PROBLEM TO SOLVE:
Go through the lines below. Copy those with "origin".

* START DATASET EXTRACT *

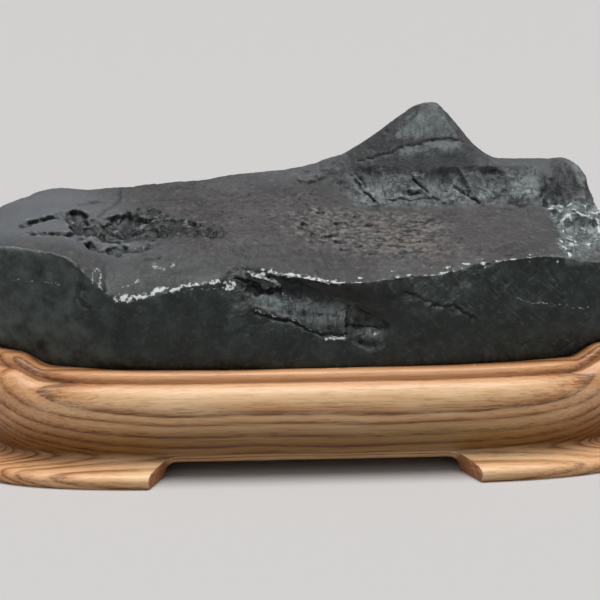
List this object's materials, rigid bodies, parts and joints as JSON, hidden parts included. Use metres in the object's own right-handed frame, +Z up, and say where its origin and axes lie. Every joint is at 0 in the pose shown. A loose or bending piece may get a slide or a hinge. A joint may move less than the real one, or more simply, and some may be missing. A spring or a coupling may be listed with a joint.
{
  "type": "scholar's rock on a carved stand",
  "caption": "Dark natural viewing rock with a flat plateau and a pointed summit, resting in a low carved hardwood stand with flared corner feet.",
  "frame": {"origin": "on the surface the stand stands on, under the middle of the stand's outline", "axes": "+Z up, +X along the rock's long axis with the summit on the +X half, -Y out of the steep front cliff"},
  "size_m": [0.295, 0.1364, 0.1452],
  "materials": {
    "dark_stone": "waxed, river-polished, satin",
    "oiled_ash": "oiled, satin, open grain"
  },
  "bodies": {
    "root": {"rock": "dark_stone", "stand": "oiled_ash"}
  },
  "joints": []
}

* END DATASET EXTRACT *

PROBLEM SOLUTION:
List this object's materials, rigid bodies, parts and joints as JSON, hidden parts included. Use metres in the object's own right-handed frame, +Z up, and say where its origin and axes lie. Every joint is at 0 in the pose shown. A loose or bending piece may get a slide or a hinge. A joint may move less than the real one, or more simply, and some may be missing. A spring or a coupling may be listed with a joint.
  "frame": {"origin": "on the surface the stand stands on, under the middle of the stand's outline", "axes": "+Z up, +X along the rock's long axis with the summit on the +X half, -Y out of the steep front cliff"},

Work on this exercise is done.